The GC runs concurrently with mutator threads, is type accurate (aka precise), allows multiple GC thread to run in parallel. It is a concurrent mark and sweep that uses a write barrier. It is non-generational and non-compacting. Allocation is done using size segregated per P allocation areas to minimize fragmentation while eliminating locks in the common case.


C
Community

Go 1.8 GC might evolve again, with the proposal "Eliminate STW stack re-scanning"

As of Go 1.7, the one remaining source of unbounded and potentially non-trivial stop-the-world (STW) time is stack re-scanning.
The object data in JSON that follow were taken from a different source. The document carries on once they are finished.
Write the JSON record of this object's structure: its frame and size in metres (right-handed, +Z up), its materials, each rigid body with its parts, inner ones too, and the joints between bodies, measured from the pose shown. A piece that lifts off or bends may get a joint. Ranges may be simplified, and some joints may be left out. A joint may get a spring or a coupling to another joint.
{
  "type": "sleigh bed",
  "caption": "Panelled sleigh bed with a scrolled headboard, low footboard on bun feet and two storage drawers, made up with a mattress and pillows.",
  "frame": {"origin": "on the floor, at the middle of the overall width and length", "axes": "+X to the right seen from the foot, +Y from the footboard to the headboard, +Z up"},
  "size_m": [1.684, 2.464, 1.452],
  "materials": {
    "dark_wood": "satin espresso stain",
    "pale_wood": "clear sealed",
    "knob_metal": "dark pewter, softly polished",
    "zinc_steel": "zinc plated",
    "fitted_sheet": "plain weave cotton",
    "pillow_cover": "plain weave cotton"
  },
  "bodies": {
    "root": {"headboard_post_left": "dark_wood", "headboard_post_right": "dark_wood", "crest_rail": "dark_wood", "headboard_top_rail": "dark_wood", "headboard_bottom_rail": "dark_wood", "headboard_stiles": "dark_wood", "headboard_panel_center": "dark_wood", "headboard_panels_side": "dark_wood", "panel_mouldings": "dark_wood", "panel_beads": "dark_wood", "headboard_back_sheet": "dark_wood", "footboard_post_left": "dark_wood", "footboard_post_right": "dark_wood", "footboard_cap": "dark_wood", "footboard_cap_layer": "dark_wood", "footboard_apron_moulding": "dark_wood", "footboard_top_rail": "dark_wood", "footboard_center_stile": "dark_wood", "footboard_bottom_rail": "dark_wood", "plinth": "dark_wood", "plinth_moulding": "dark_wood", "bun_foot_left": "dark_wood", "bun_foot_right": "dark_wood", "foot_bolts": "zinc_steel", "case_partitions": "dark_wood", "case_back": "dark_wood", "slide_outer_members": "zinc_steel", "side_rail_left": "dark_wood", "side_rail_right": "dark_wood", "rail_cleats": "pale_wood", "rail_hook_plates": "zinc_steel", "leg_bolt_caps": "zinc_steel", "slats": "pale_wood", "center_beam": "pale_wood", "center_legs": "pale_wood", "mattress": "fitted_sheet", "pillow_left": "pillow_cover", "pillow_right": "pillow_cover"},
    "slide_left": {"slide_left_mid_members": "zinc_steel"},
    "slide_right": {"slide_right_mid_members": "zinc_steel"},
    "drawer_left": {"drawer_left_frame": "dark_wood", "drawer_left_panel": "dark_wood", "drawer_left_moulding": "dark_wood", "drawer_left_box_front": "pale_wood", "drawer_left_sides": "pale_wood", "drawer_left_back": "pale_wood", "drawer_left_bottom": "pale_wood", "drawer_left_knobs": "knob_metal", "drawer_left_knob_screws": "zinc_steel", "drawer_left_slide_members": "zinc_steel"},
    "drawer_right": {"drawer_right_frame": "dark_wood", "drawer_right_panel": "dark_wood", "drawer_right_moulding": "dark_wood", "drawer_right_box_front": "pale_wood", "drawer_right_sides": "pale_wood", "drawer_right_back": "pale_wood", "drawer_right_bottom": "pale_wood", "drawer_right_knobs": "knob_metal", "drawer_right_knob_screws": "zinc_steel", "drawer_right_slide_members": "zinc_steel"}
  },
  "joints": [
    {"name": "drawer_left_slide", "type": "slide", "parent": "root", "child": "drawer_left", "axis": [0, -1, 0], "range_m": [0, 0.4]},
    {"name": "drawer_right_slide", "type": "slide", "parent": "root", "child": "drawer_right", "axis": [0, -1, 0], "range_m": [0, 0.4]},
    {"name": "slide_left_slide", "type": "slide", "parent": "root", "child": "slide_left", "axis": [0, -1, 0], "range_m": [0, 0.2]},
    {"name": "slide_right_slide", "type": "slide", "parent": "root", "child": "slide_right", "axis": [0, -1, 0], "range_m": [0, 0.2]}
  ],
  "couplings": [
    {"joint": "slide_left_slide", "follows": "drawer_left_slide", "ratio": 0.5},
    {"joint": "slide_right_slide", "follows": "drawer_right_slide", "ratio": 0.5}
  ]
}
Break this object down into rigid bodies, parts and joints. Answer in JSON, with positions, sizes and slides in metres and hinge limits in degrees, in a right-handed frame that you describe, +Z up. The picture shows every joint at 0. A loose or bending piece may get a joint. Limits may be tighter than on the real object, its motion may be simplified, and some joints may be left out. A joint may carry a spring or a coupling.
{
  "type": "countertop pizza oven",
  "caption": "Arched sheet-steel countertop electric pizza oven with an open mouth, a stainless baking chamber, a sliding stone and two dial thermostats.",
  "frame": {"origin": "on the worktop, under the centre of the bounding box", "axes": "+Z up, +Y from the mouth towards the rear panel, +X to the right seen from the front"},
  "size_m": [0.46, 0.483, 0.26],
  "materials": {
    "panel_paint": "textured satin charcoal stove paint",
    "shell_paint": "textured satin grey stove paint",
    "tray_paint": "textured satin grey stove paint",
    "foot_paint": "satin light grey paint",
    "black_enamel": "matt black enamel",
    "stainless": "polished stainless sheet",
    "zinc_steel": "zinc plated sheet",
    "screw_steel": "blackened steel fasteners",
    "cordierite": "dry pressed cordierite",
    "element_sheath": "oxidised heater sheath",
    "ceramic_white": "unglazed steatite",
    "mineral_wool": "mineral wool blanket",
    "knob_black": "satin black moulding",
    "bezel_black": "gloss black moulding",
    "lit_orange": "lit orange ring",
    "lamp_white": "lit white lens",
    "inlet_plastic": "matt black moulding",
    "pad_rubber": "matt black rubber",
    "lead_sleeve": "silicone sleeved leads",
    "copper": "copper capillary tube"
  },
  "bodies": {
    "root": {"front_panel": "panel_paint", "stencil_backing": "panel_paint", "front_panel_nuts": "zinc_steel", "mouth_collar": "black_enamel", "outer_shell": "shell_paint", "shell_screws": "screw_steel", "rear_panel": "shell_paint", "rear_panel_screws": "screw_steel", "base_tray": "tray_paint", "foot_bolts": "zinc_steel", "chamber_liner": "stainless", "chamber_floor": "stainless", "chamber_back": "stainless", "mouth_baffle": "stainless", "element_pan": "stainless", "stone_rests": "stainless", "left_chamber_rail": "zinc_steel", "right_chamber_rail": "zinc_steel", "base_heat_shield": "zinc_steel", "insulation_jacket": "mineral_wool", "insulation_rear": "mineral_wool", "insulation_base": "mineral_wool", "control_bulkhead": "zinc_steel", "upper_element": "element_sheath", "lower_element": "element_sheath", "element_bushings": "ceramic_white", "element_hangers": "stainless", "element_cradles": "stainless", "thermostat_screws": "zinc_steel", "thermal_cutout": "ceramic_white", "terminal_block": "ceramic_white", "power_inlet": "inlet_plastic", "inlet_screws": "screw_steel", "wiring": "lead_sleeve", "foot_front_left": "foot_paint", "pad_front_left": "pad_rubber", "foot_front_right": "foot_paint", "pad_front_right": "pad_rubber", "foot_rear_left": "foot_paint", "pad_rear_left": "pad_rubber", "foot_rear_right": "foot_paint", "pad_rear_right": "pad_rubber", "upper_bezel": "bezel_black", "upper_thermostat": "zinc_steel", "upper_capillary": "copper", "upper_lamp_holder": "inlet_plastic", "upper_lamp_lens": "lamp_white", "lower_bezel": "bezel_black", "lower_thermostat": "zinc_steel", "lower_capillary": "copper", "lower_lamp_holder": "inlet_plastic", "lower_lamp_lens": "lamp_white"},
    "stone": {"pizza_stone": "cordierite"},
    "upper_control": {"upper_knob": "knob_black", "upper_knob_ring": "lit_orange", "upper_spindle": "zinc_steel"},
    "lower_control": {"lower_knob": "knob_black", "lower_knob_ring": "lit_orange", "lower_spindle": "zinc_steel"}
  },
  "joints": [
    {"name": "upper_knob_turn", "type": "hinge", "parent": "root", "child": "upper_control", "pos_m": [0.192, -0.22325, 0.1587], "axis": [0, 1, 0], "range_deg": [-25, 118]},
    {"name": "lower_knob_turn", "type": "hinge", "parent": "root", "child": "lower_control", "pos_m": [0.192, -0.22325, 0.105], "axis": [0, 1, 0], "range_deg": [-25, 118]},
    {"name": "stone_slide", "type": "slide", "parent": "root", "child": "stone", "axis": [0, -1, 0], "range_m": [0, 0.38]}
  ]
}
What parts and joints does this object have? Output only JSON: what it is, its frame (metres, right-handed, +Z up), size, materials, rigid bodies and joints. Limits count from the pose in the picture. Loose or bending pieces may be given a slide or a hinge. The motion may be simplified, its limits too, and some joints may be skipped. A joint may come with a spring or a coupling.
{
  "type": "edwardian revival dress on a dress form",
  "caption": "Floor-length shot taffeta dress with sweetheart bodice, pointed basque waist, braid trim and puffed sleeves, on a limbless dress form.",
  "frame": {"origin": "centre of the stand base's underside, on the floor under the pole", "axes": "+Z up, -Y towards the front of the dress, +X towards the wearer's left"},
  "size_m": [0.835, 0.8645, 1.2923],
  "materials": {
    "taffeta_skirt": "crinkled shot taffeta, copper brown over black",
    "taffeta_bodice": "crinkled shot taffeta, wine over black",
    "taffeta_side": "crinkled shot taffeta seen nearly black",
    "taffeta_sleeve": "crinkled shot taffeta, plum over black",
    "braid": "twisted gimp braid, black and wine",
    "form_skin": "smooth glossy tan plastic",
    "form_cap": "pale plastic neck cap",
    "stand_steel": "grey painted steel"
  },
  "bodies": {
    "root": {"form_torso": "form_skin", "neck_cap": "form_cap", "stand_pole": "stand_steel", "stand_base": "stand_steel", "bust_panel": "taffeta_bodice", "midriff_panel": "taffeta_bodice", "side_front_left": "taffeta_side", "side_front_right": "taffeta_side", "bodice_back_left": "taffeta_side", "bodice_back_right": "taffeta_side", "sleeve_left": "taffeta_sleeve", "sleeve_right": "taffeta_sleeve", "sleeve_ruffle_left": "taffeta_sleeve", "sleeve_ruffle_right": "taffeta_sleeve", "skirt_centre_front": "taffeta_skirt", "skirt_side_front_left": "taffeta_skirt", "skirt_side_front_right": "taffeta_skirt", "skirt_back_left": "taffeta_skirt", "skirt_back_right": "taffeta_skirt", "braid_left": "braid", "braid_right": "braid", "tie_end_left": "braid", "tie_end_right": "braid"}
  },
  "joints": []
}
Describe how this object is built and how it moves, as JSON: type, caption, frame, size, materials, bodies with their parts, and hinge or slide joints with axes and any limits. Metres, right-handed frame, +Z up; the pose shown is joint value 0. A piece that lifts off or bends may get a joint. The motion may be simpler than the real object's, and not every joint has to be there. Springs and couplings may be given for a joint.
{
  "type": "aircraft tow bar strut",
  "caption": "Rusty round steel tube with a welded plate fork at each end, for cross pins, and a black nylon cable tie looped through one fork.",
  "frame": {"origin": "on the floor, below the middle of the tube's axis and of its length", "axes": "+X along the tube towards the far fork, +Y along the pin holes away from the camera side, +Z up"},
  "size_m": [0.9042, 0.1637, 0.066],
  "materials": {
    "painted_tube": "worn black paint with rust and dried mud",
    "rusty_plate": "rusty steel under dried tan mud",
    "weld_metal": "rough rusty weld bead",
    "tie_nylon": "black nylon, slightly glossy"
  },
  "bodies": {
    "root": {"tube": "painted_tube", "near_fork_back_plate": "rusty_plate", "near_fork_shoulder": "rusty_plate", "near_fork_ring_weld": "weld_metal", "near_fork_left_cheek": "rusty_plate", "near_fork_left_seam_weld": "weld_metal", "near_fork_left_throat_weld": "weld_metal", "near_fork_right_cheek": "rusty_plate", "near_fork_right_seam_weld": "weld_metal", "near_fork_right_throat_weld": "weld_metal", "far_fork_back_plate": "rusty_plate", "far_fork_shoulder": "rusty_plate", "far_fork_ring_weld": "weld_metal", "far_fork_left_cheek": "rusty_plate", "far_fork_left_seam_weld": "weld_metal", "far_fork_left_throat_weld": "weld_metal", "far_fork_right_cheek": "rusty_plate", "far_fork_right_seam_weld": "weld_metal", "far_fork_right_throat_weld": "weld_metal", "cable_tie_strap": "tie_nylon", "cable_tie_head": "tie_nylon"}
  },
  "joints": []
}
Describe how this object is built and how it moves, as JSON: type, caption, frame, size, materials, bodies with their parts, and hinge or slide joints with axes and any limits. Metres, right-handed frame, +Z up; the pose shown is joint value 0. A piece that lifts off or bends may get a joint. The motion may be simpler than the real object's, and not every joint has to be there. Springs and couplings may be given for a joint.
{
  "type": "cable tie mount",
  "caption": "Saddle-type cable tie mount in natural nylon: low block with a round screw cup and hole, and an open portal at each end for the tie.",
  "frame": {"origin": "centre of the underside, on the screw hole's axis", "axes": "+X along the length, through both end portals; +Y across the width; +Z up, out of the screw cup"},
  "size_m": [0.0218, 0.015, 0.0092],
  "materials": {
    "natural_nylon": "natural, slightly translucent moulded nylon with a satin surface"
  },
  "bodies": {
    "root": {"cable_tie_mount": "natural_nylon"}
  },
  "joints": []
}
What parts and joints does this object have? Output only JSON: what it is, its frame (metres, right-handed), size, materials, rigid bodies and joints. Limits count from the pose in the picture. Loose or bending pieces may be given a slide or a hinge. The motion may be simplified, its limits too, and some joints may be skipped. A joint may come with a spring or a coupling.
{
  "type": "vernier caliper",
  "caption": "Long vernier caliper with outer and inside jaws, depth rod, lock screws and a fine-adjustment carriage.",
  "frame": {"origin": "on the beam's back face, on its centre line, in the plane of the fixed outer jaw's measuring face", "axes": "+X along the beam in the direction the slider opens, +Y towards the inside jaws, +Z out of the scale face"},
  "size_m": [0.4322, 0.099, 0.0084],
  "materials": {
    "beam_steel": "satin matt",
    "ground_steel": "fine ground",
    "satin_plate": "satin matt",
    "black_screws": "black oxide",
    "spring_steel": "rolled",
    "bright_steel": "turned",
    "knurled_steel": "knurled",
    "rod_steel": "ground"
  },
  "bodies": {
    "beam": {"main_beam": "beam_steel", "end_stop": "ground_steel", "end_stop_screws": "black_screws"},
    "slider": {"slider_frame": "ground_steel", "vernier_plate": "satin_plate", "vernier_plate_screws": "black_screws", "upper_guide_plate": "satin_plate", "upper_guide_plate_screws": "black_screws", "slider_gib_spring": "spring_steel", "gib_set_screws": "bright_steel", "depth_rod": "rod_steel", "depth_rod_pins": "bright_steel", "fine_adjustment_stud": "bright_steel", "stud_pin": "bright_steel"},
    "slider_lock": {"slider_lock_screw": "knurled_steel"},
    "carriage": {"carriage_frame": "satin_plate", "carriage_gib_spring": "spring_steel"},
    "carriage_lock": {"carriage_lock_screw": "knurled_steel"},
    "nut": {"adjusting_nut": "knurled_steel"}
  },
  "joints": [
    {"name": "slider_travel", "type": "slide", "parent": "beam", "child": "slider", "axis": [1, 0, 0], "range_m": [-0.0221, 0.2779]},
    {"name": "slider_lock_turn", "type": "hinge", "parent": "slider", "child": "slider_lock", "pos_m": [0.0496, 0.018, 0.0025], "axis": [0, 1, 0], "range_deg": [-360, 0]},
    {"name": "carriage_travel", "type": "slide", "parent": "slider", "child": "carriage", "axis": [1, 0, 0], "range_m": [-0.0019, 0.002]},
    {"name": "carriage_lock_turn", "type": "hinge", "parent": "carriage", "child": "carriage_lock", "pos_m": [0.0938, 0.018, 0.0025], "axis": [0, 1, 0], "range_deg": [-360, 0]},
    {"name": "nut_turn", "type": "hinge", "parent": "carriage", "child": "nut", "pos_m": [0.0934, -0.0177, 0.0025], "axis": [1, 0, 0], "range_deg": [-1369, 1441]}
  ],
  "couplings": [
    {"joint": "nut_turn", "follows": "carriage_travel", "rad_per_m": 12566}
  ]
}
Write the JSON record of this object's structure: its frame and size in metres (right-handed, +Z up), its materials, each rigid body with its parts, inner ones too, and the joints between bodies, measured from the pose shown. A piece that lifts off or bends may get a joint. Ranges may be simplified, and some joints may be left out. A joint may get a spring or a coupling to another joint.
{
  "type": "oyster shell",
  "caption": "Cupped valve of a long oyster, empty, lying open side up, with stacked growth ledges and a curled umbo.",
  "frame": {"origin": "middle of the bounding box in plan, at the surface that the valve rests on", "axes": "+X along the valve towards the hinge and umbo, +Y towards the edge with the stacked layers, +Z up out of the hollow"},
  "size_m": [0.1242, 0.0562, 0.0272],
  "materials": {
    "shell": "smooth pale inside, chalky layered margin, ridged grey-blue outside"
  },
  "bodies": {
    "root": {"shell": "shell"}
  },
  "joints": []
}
We propose to eliminate the need for stack re-scanning by switching to a hybrid write barrier that combines a Yuasa-style deletion write barrier [Yuasa '90] and a Dijkstra-style insertion write barrier [Dijkstra '78]. Preliminary experiments show that this can reduce worst-case STW time to under 50µs, and this approach may make it practical to eliminate STW mark termination altogether.

The announcement is here and you can see the relevant source commit is d70b0fe and earlier.


j
jnml

I'm not sure, but I think the current (tip) GC is already a parallel one or at least it's a WIP. Thus the stop-the-world property doesn't apply any more or will not in the near future. Perhaps someone other can clarify this in more detail.


It is stop-the-world. GC potentially runs in parallel after the world has been stopped. You probably meant concurrent GC.